O pecado de Suassuna, na opinião de Péres, não está relacionado ao recebimento ou não de dinheiro. "O que macula a reputação do senador Suassuna e, por conseqüência, deste Senado Federal, de maneira inaceitável, é a absoluta leniência, especialmente de um líder de bancada".

O senador aponta um episódio ocorrido em 2005 para demonstrar a leniência de Suassuna. Em dezembro daquele ano, uma emenda assinada pelo senador foi encaminhada ao Ministério da Saúde. O documento era ilegal, pois aplicava dinheiro em uma organização não-governamental do Rio de Janeiro para a compra de ambulâncias na Paraíba. A idéia teria partido dos Vedoin. Marcelo Cardoso, assessor de Suassuna, fez a emenda e a assinatura do senador foi falsificada por uma funcionária. A emenda repassava R$ 1,6 milhão.

O Ministério da Saúde alertou Suassuna, que pediu explicações a Marcelo. O assessor informou "que tinha sido um mal-entendido". E o senador deu o assunto por encerrado. "O senador não demonstrou ter adotado providências para punir os responsáveis por tamanha violação da confiança que ele teria depositado. Não se queixou às instâncias administrativas do Senado, não afastou os funcionários responsáveis, não chamou a Polícia Federal para que abrisse inquérito, sequer mudou a rotina em seu gabinete", disse Péres.

O relator aponta também outro delito cometido por Suassuna. Destaca uma foto estampada na "Folha de S. Paulo", na qual aparece uma ambulância com a inscrição "apoio do senador Ney Suassuna". E critica: "Se trata de mais uma ocorrência de ofensa ao princípio da impessoalidade na administração pública. Decerto a atuação de seu assessor tanto agradava o senador Suassuna também por esse tipo de frutos que lhe gerava: sua negociação com os prefeitos rendia ao senador uma propaganda direta junto ao eleitorado". Tal benefício, segundo Péres, configura abuso de prerrogativas.
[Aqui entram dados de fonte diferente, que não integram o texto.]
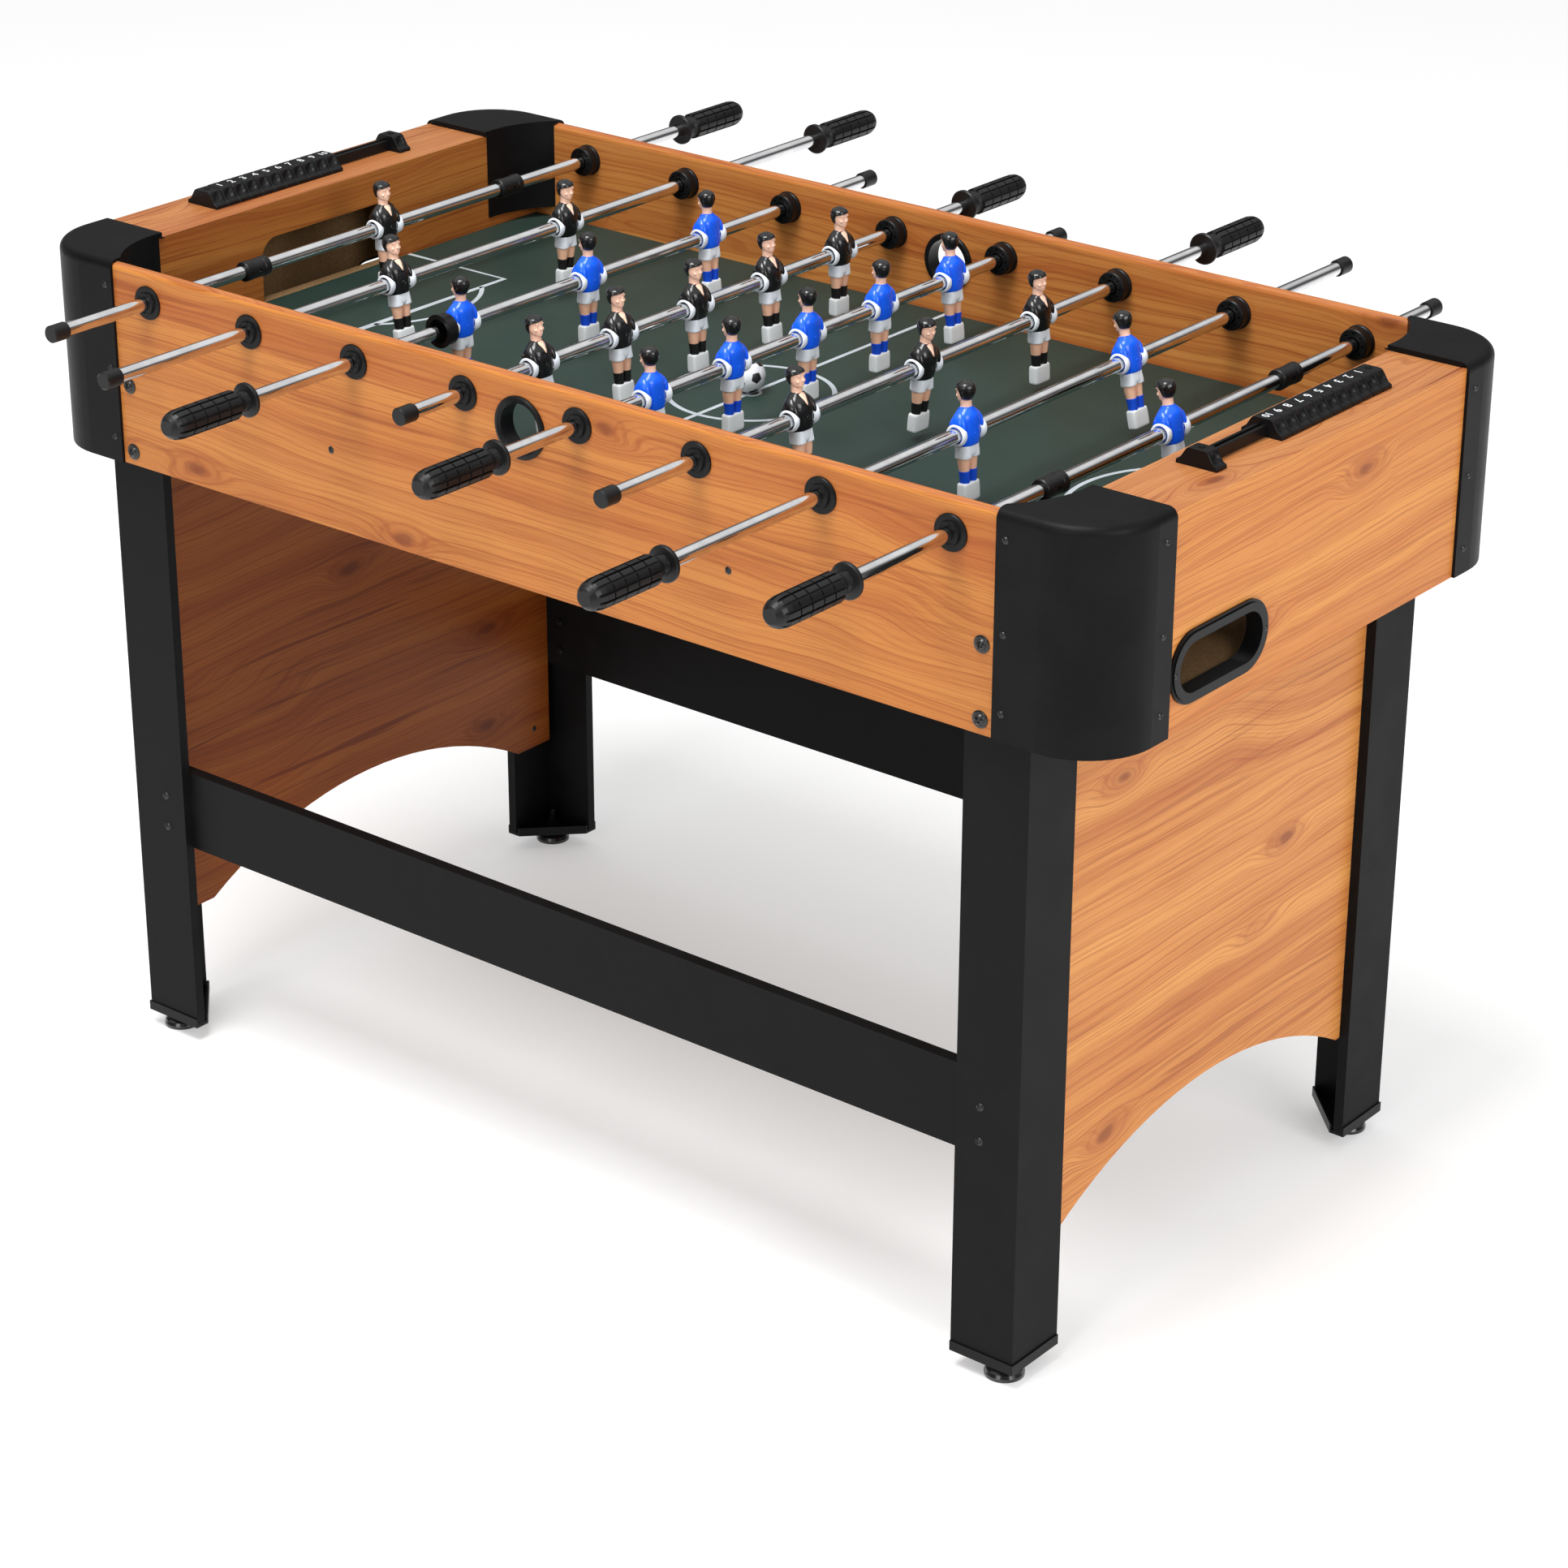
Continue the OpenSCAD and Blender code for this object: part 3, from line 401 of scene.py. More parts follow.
def hair():
    seg, n = 48, 12
    v, f = [(-0.4, 0, 45.0)], []
    for j in range(1, n + 1):
        for k in range(seg):
            a = 2 * math.pi * k / seg
            d = abs((a + math.pi) % (2 * math.pi) - math.pi)        # 0 front, pi back
            part = 0.8 * math.sin(a - 0.5) * max(0, math.cos(d))     # slight side parting
            low = np.interp(d, [0, 0.9, 1.30, 1.50, 1.66, 1.80, 2.3, math.pi], [39.9, 39.0, 37.9, 36.4, 32.6, 30.2, 28.6, 28.0]) + part
            zt = 45.0 + (low - 45.0) * (j / n) ** 1.15
            x, y = head_at(min(zt, 43.4), a)
            off = 1.05 + 0.10 * math.sin(a * 9 + zt * 0.5) * min(1, j / 4)
            sc = 1.0
            if zt > 43.4: sc = math.sqrt(max(0, (45.0 - zt) / 1.6))
            l = math.hypot(x + 0.2, y)
            k2 = (l * sc + off * min(1, (45.0 - zt) / 1.4 + 0.25)) / max(l, 1e-6)
            v.append((x * k2 if l > 0 else x, y * k2, zt))
    for k in range(seg): f.append((0, 1 + k, 1 + (k + 1) % seg))
    for j in range(n - 1):
        for k in range(seg):
            a, b = 1 + j * seg + k, 1 + j * seg + (k + 1) % seg
            f.append((a, a + seg, b + seg, b))
    # turn the edge in under the hair
    o = len(v)
    for k in range(seg):
        x, y, z = v[1 + (n - 1) * seg + k]
        v.append((x * 0.86, y * 0.86, z + 0.5))
    for k in range(seg):
        a, b = 1 + (n - 1) * seg + k, 1 + (n - 1) * seg + (k + 1) % seg
        f.append((a, o + k, o + (k + 1) % seg, b))
    return v, f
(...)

No fim do relatório, Péres discorreu sobre as relações pouco republicanas entre governo, empresários e parlamentares. "Este processo põe a nu as relações promíscuas entre parte da classe política e o empresariado. Mesmo quando não configuram ilícitos penais, essas práticas se constituem desvios éticos que parecem-me inaceitáveis". No penúltimo parágrafo, as linhas mais duras sobre Suassuna: "Não há dúvida de que o senador não é um réu sem culpa, vítima dos próprios erros. Por isso, sai desse triste episódio com a reputação de tal modo trincada que a sua permanência no Senado contribuiria para fragilizar mais o já abalado prestígio da instituição".
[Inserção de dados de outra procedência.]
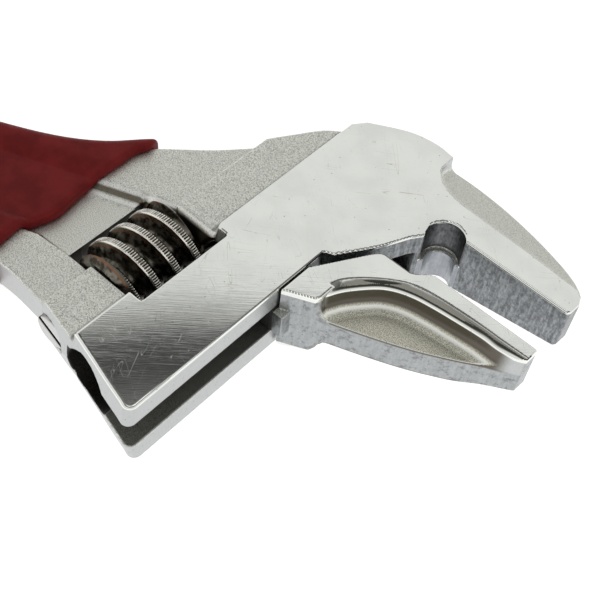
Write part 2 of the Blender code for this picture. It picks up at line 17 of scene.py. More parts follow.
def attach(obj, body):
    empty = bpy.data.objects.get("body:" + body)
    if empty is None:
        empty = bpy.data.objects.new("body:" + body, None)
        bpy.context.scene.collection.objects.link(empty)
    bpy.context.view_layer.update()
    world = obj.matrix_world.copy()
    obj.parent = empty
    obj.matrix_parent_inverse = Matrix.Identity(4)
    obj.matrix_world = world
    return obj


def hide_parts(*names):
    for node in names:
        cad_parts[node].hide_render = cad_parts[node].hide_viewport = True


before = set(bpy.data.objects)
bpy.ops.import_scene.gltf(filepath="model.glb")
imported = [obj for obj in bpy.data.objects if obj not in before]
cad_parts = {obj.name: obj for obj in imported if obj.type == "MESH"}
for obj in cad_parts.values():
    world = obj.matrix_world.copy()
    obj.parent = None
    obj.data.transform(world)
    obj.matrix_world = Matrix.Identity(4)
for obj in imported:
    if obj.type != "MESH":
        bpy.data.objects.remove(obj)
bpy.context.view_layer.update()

JAW_ANGLE = math.radians(22.5)
HEAD_ORIGIN = (41.0, -5.3, 7.0)
HEAD_FRAME = Matrix.Translation(Vector(HEAD_ORIGIN) / 1000) @ Matrix.Rotation(-JAW_ANGLE, 4, "Z")

# Levels and steps of the forging
HALF_HEAD = 7.0
HALF_BAND = 5.3
HALF_BLOCK = 3.2
BAND_LINE = -14.6
BLOCK_LINE = -22.9
EDGE = 0.30
HEEL_DRAFT = 0.15
RIM = 0.42
STEP_FILLET = 0.45
CHANNEL_DEPTH = 1.2

# Jaws, slot and bores
FIXED_FACE = 26.5
GROOVE_X = 11.1
GROOVE_Y = 25.0
GROOVE_RADIUS = 3.1
LINING = (11.3, 24.9, 2.45)
SLIDING_FACE = 18.1
TAPER = (14.0 - 8.4) / 31.8
SCOOP_SLOPE = 2.5 / 7.0
HALF_SLOT = 2.75
SLOT_END = 22.5
BORE_X = -11.0
BORE_RADIUS = 5.0
BORE_END = 25.5
RACK_RADIUS = 4.7
WINDOW = (-28.5, -12.1, -15.6, 0.4)

# Worm, pin, handle and grip
WORM_X = -20.9
WORM_RADIUS = 7.05
WORM_ROOT = 4.5
WORM_PITCH = 4.0
WORM_THREAD_Y = -11.8
WORM_ENDS = (-15.3, 0.1)
HALF_CREST = 0.6
FLANK = math.tan(math.radians(20))
KNURLS = 104
KNURL_DEPTH = 0.25
HANG_HOLE = (-72.8, -0.5, 4.2)
PIN_SLOT = (0.57, 0.82)
GRIP_SKIN = 1.6
HANDLE_END = -82.5 + GRIP_SKIN
END_RADIUS = 11.0

# Outlines of the forging in the row frame, from the grip to the jaws
BACK_EDGE = [
    (-50, 8.9), (-32, 8.9), (-14, 9.4), (-3, 10.4), (4.8, 12.5), (11.8, 16.1), (20.6, 19.7),
    (28.5, 23.9), (36.1, 30.0), (42.5, 32.3), (49.5, 33.1), (54.4, 32.2), (57.7, 30.5),
    (62.8, 28.3), (68.3, 25.1), (73.8, 20.9), (78.7, 16.3), (81.2, 13.2),
]
FRONT_EDGE = [
    (11.0, -19.2), (6.8, -16.9), (0.6, -14.2), (-8.0, -12.1), (-18.0, -10.5),
    (-32.0, -9.9), (-50.0, -9.9),
]
GRIP_MOUTH = [
    (12.3, 20.0), (11.6, 15.4), (9.9, 13.2), (8.6, 10.0), (6.7, 5.7), (5.5, 2.6),
    (4.2, -2.4), (2.1, -5.4), (0.6, -7.3), (-0.4, -10.7), (-2.0, -18.0),
]


def to_row(x, y):
    """From the head frame to the row frame, in the plane."""
    c, s = math.cos(JAW_ANGLE), math.sin(JAW_ANGLE)
    return HEAD_ORIGIN[0] + c * x + s * y, HEAD_ORIGIN[1] - s * x + c * y


def to_head(x, y):
    """From the row frame to the head frame, in the plane."""
    c, s = math.cos(JAW_ANGLE), math.sin(JAW_ANGLE)
    x, y = x - HEAD_ORIGIN[0], y - HEAD_ORIGIN[1]
    return c * x - s * y, s * x + c * y


def smooth_run(points, steps=6):
    """A soft line through the points, as a Catmull-Rom curve."""
    p = np.array([points[0], *points, points[-1]], float)
    line = []
    for before, a, b, after in zip(p, p[1:], p[2:], p[3:]):
        for t in np.arange(steps) / steps:
            squared = (2 * before - 5 * a + 4 * b - after) * t**2
            cubed = (3 * a - before - 3 * b + after) * t**3
            line.append(tuple((2 * a + (b - before) * t + (squared + cubed)) / 2))
    return [*line, tuple(points[-1])]


def arc(centre, radius, start, end, steps=40):
    """Points along a circle, between two angles in degrees."""
    angles = np.radians(np.linspace(start, end, steps + 1))
    return [(centre[0] + radius * math.cos(a), centre[1] + radius * math.sin(a)) for a in angles]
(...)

Suassuna pediu a palavra. Defendeu-se. Afirmou que confiava em Marcelo Cardoso e a palavra dele, ao dizer que a emenda era um "mal-entendido" lhe bastava. Disse, também, que mandou ofício a todos os prefeitos para retirarem seu nome das ambulâncias. Mas o tom de sua fala foi o bate-boca com Péres. "Está bonito, o relatório. Mas está subjetivo. O relator quer um símbolo dessa crise, mas eu não me presto a virar símbolo". "O relator gostaria de reformar toda a República aqui. O esquema foi feito nas minhas costas. Fui traído! Até Cristo foi", afirmou.
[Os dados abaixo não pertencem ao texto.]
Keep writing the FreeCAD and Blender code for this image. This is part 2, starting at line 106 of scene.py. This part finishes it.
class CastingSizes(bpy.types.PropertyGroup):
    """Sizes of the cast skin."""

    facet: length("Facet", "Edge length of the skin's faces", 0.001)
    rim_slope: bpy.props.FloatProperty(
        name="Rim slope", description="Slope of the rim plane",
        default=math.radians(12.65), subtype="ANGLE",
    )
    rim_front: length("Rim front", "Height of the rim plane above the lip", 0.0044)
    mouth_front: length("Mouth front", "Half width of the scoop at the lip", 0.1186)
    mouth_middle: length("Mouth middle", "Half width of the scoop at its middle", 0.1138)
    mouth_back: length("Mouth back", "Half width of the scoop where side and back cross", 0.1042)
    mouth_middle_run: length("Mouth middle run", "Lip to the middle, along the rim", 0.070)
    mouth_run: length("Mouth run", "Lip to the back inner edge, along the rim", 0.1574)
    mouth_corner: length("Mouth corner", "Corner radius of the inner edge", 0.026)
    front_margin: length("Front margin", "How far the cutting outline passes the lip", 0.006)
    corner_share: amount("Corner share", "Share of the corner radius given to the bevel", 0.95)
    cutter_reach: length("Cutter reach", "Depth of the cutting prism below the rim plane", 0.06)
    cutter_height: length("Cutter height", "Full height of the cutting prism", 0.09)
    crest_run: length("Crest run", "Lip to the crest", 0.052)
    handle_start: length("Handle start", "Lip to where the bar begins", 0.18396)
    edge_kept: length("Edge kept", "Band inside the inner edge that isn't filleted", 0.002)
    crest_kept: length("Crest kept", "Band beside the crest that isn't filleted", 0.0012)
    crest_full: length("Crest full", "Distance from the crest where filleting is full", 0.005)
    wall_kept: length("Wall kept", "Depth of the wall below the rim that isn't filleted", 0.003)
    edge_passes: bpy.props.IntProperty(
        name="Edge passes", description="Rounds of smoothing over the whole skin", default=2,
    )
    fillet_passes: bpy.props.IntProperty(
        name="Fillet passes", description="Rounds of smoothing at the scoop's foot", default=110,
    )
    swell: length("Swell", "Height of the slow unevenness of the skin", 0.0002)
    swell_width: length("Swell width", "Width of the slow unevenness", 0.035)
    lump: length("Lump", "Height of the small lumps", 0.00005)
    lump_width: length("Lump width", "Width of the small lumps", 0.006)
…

Em seguida, reclamou do comportamento de Péres, que declarou à imprensa que não era pizzaiolo. "Essa declaração foi veiculada 20 vezes na véspera da eleição. Perdi seis pontos e a eleição. O senhor me surpreendeu, me decepcionou. O senhor quer crucificar o sistema, mas eu não sou o sistema", criticou. E acusou: "Eu não tenho nenhum parente no meu gabinete. O senhor emprega a sua esposa". Péres pediu a palavra. "Minha mulher não é nem nunca foi minha funcionária. Não leve para esse lado. Pedi sua cassação por achar que o senhor quebrou o decoro". Suassuna ameaçou prosseguir, mas desistiu. No fim da sessão, o presidente do conselho, senador João Alberto (PMDB-MA), concedeu vista coletiva. O relatório será votado no dia 8 de novembro.